── Supplied data

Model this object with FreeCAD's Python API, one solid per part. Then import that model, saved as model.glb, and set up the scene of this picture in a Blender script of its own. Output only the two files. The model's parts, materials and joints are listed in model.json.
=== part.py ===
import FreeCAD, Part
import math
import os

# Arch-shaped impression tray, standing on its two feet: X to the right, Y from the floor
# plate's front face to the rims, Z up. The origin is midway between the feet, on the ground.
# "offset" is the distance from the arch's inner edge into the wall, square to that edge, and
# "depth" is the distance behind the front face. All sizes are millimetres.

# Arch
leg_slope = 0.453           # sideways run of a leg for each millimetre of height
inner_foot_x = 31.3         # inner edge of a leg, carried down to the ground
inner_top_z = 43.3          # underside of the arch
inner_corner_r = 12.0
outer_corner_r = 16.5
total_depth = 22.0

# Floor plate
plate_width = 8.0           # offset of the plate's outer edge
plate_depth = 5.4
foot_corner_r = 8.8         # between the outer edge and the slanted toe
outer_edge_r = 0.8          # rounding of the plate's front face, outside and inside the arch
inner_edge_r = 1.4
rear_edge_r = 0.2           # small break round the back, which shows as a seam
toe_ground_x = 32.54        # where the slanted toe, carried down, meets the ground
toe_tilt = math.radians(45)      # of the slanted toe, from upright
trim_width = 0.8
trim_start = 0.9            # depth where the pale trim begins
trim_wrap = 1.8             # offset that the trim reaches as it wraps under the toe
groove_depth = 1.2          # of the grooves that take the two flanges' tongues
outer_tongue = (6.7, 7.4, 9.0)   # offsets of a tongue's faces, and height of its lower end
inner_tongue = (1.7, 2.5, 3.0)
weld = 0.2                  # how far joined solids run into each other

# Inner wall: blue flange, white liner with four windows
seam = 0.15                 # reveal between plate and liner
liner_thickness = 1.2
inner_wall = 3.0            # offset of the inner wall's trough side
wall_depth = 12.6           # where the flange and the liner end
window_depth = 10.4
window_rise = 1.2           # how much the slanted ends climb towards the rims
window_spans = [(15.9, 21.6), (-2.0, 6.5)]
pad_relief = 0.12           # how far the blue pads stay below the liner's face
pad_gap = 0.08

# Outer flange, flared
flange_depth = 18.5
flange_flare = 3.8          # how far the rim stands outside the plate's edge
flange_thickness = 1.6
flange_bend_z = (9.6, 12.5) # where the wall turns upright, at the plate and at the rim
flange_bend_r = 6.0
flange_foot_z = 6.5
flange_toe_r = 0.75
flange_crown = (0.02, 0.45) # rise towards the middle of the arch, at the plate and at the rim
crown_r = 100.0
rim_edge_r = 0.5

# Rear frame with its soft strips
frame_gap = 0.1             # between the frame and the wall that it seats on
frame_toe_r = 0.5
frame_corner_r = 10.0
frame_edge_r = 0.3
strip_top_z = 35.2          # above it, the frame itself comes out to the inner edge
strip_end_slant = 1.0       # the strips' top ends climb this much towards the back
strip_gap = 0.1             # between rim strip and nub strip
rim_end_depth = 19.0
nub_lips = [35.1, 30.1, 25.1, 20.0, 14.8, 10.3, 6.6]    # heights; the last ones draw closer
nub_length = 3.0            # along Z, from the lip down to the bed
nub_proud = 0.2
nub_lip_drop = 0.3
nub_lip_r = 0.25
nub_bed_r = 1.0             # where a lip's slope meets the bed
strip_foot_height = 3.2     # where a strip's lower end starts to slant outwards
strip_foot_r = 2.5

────

▶ Description of the task: Only the lines from the beginning of the material above through the line with "total_depth = 22.0" are wanted; extract them exactly.

▶ Result of this exercise:
Model this object with FreeCAD's Python API, one solid per part. Then import that model, saved as model.glb, and set up the scene of this picture in a Blender script of its own. Output only the two files. The model's parts, materials and joints are listed in model.json.
=== part.py ===
import FreeCAD, Part
import math
import os

# Arch-shaped impression tray, standing on its two feet: X to the right, Y from the floor
# plate's front face to the rims, Z up. The origin is midway between the feet, on the ground.
# "offset" is the distance from the arch's inner edge into the wall, square to that edge, and
# "depth" is the distance behind the front face. All sizes are millimetres.

# Arch
leg_slope = 0.453           # sideways run of a leg for each millimetre of height
inner_foot_x = 31.3         # inner edge of a leg, carried down to the ground
inner_top_z = 43.3          # underside of the arch
inner_corner_r = 12.0
outer_corner_r = 16.5
total_depth = 22.0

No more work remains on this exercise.